## Record list
* * * *
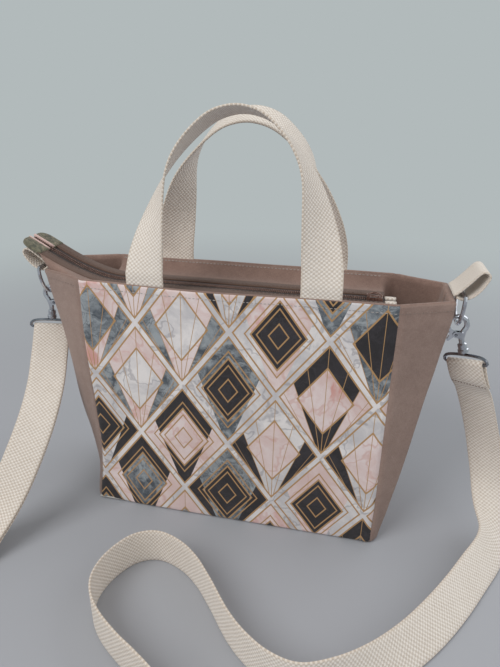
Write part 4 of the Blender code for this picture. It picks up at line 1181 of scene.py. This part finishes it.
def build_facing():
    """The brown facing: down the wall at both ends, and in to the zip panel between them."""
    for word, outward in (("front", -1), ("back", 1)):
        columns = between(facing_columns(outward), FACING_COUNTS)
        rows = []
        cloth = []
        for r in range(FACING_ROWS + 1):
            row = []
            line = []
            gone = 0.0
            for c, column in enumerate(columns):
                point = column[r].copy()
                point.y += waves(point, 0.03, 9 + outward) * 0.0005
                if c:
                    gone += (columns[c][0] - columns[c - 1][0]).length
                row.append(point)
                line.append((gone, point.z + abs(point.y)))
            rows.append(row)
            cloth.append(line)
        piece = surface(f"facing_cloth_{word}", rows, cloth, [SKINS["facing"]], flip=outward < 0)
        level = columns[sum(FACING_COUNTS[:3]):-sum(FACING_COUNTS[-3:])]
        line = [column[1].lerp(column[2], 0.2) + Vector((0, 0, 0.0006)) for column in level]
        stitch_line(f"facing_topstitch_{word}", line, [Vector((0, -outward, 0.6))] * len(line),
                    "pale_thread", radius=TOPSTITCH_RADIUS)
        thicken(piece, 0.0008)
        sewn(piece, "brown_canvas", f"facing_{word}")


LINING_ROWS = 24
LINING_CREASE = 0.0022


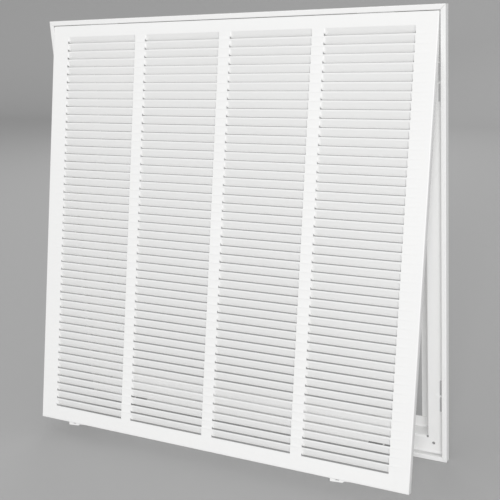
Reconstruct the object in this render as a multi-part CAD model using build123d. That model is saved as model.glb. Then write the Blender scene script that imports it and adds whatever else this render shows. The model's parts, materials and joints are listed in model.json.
* * * *
## Direction
For each line of the listing that holds the word "scene", show that line.

## Expected output
Write part 4 of the Blender code for this picture. It picks up at line 1181 of scene.py. This part finishes it.
Reconstruct the object in this render as a multi-part CAD model using build123d. That model is saved as model.glb. Then write the Blender scene script that imports it and adds whatever else this render shows. The model's parts, materials and joints are listed in model.json.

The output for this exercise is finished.